-- DATA BLOCK --
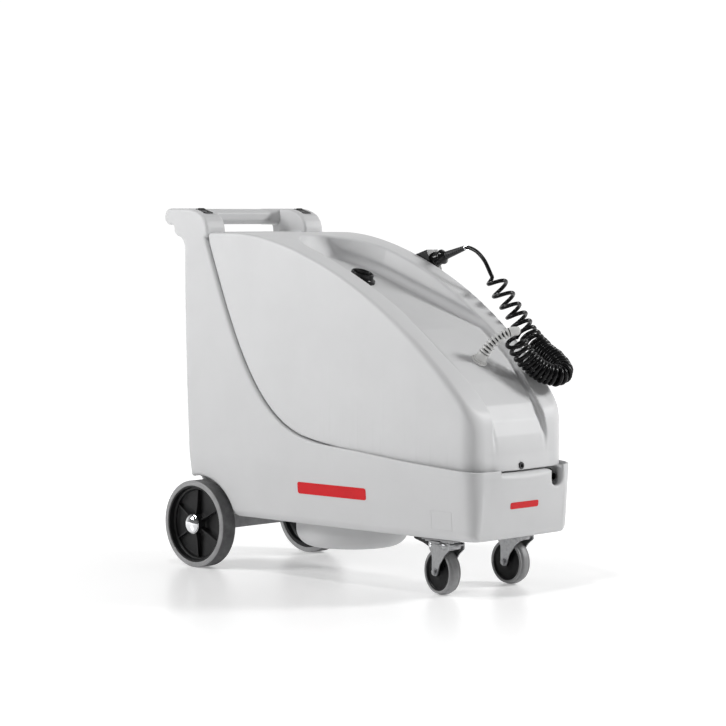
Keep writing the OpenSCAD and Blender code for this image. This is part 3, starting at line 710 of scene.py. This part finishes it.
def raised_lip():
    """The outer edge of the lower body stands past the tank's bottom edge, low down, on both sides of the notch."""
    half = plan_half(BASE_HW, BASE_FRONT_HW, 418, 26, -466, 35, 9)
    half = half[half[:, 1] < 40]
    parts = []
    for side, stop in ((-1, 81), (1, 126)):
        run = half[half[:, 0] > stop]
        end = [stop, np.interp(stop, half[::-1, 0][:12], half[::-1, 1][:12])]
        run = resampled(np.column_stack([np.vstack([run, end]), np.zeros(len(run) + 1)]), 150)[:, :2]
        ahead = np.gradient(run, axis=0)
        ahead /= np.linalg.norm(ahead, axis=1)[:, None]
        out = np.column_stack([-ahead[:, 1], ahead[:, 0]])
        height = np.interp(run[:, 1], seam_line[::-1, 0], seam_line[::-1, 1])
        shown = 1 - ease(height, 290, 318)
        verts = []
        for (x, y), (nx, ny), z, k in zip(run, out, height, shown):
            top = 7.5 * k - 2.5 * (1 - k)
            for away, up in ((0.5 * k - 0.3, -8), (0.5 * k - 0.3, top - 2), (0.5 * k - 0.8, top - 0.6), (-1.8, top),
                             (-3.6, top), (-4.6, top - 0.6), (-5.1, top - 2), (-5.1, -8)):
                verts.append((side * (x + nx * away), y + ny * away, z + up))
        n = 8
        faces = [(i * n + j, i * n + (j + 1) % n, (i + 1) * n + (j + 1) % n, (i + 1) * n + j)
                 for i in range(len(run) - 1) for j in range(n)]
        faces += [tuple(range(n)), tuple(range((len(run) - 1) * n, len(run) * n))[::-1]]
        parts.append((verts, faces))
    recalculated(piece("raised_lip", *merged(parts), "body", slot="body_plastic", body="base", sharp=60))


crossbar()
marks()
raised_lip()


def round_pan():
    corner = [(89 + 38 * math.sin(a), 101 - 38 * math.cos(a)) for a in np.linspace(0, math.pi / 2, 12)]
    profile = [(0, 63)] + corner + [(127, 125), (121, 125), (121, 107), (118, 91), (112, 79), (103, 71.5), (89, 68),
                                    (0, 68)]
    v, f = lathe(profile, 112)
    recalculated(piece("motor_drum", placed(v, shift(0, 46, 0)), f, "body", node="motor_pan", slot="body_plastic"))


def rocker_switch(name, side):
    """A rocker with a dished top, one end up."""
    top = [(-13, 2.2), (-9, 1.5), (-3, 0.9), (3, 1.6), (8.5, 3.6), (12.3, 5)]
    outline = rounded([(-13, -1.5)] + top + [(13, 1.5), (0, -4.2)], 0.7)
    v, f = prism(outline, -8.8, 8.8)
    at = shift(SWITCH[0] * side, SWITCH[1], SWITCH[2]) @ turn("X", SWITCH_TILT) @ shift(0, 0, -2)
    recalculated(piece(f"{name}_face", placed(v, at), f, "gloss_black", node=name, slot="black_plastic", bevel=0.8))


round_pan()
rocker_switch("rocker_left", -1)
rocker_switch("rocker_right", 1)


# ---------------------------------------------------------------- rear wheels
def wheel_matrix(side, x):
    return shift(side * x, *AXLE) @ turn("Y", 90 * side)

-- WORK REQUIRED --
Please reproduce each line exactly as written.

-- SOLUTION TO THIS PROBLEM --
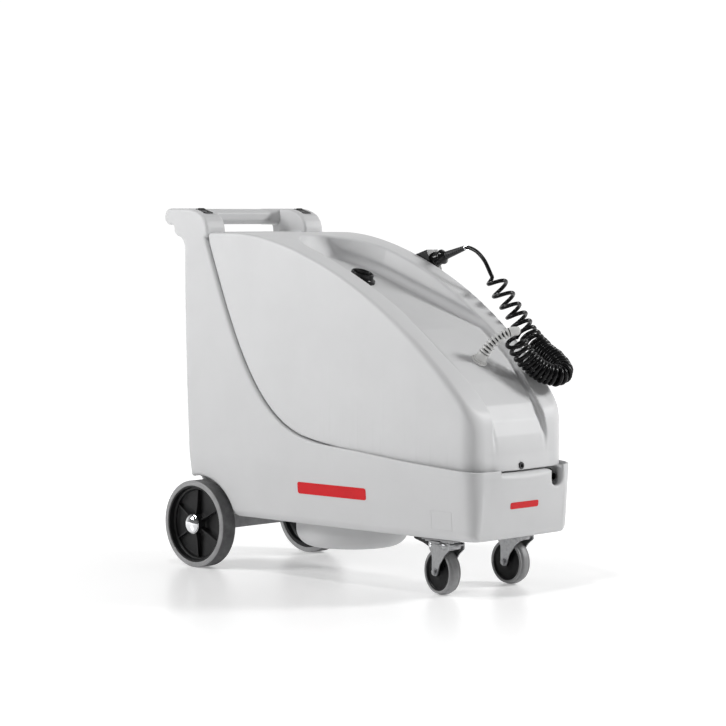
Keep writing the OpenSCAD and Blender code for this image. This is part 3, starting at line 710 of scene.py. This part finishes it.
def raised_lip():
    """The outer edge of the lower body stands past the tank's bottom edge, low down, on both sides of the notch."""
    half = plan_half(BASE_HW, BASE_FRONT_HW, 418, 26, -466, 35, 9)
    half = half[half[:, 1] < 40]
    parts = []
    for side, stop in ((-1, 81), (1, 126)):
        run = half[half[:, 0] > stop]
        end = [stop, np.interp(stop, half[::-1, 0][:12], half[::-1, 1][:12])]
        run = resampled(np.column_stack([np.vstack([run, end]), np.zeros(len(run) + 1)]), 150)[:, :2]
        ahead = np.gradient(run, axis=0)
        ahead /= np.linalg.norm(ahead, axis=1)[:, None]
        out = np.column_stack([-ahead[:, 1], ahead[:, 0]])
        height = np.interp(run[:, 1], seam_line[::-1, 0], seam_line[::-1, 1])
        shown = 1 - ease(height, 290, 318)
        verts = []
        for (x, y), (nx, ny), z, k in zip(run, out, height, shown):
            top = 7.5 * k - 2.5 * (1 - k)
            for away, up in ((0.5 * k - 0.3, -8), (0.5 * k - 0.3, top - 2), (0.5 * k - 0.8, top - 0.6), (-1.8, top),
                             (-3.6, top), (-4.6, top - 0.6), (-5.1, top - 2), (-5.1, -8)):
                verts.append((side * (x + nx * away), y + ny * away, z + up))
        n = 8
        faces = [(i * n + j, i * n + (j + 1) % n, (i + 1) * n + (j + 1) % n, (i + 1) * n + j)
                 for i in range(len(run) - 1) for j in range(n)]
        faces += [tuple(range(n)), tuple(range((len(run) - 1) * n, len(run) * n))[::-1]]
        parts.append((verts, faces))
    recalculated(piece("raised_lip", *merged(parts), "body", slot="body_plastic", body="base", sharp=60))


crossbar()
marks()
raised_lip()


def round_pan():
    corner = [(89 + 38 * math.sin(a), 101 - 38 * math.cos(a)) for a in np.linspace(0, math.pi / 2, 12)]
    profile = [(0, 63)] + corner + [(127, 125), (121, 125), (121, 107), (118, 91), (112, 79), (103, 71.5), (89, 68),
                                    (0, 68)]
    v, f = lathe(profile, 112)
    recalculated(piece("motor_drum", placed(v, shift(0, 46, 0)), f, "body", node="motor_pan", slot="body_plastic"))


def rocker_switch(name, side):
    """A rocker with a dished top, one end up."""
    top = [(-13, 2.2), (-9, 1.5), (-3, 0.9), (3, 1.6), (8.5, 3.6), (12.3, 5)]
    outline = rounded([(-13, -1.5)] + top + [(13, 1.5), (0, -4.2)], 0.7)
    v, f = prism(outline, -8.8, 8.8)
    at = shift(SWITCH[0] * side, SWITCH[1], SWITCH[2]) @ turn("X", SWITCH_TILT) @ shift(0, 0, -2)
    recalculated(piece(f"{name}_face", placed(v, at), f, "gloss_black", node=name, slot="black_plastic", bevel=0.8))


round_pan()
rocker_switch("rocker_left", -1)
rocker_switch("rocker_right", 1)


# ---------------------------------------------------------------- rear wheels
def wheel_matrix(side, x):
    return shift(side * x, *AXLE) @ turn("Y", 90 * side)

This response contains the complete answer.